In the group theory, a group $G$ could be split into the irreducible representations, i.e. $$G=G_1\oplus G_2\oplus...(\oplus G_N \text{ if it was finite many})$$ Once the irreducible representation was obtained, they were "added back in", i.e. the $G_2\oplus ...\oplus G_N$ was added back to $G_1$ to reconstruct the full group $G$.
However, in CFT, although the operator-correspondence associated the singular vector $|\chi\rangle$ with a null primary field(also secondary), the subspace generated by the $|\chi\rangle$ was simply subtracted from the vector space, and never added back in, i.e. the character used in the partition function was only from the irreducible of the non zero norm states $\chi_\text{irreducible}$ of $$\chi_h=\chi_\text{irreducible}\oplus \chi_{|\chi_1\rangle}\oplus \chi_{|\chi_2\rangle}\oplus...$$ , but does not contain the verma module from the singular states $|\chi\rangle$. *It's obvious that each verma module $V(c,h)$ correspondence to a unique (non zero norm subspace) irreducible character.
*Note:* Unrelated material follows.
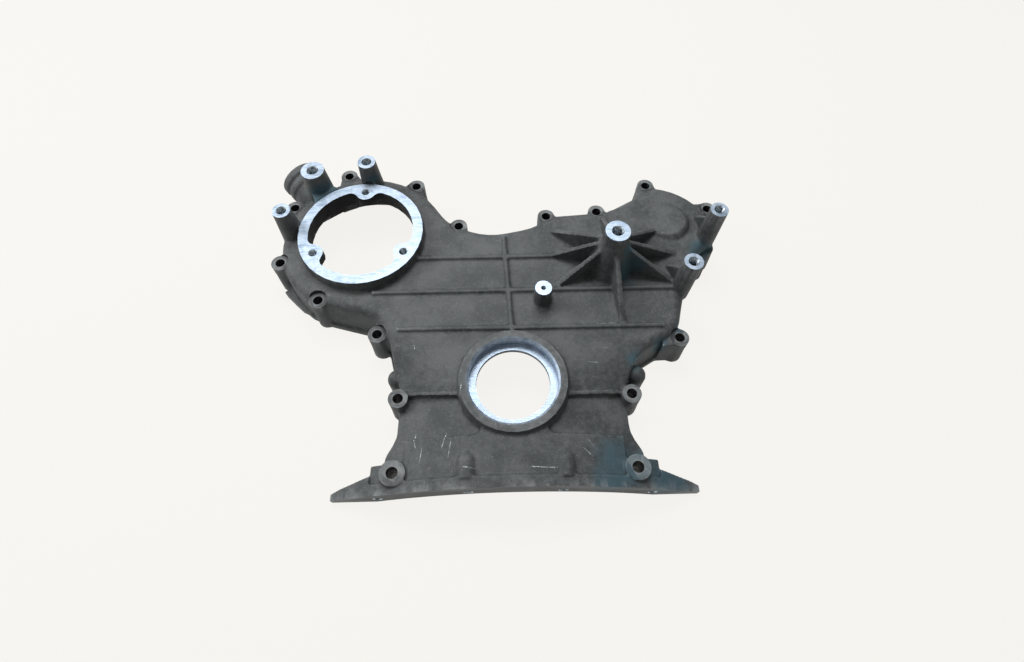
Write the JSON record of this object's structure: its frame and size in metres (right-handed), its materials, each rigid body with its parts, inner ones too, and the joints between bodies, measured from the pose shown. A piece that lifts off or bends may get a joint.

In the post, ACuriousMind explained that
every 2d CFT Hilbert space must be constructed from these (irreducible) representations
and
There is no physical meaning to this procedure in particular
But why the subspace generated by the singular vector wasn't used? Though the negative norm states wasn't useful unless it's a non unitary theory, the zero norm states, i.e. singular vector didn't affect the unitary, and could they be viewed as the degeneracy in the vacuum states or multiple fixed points(such as the two fixed points in the orbifold boson)?
Why wasn't the singular vector character used in the partition function?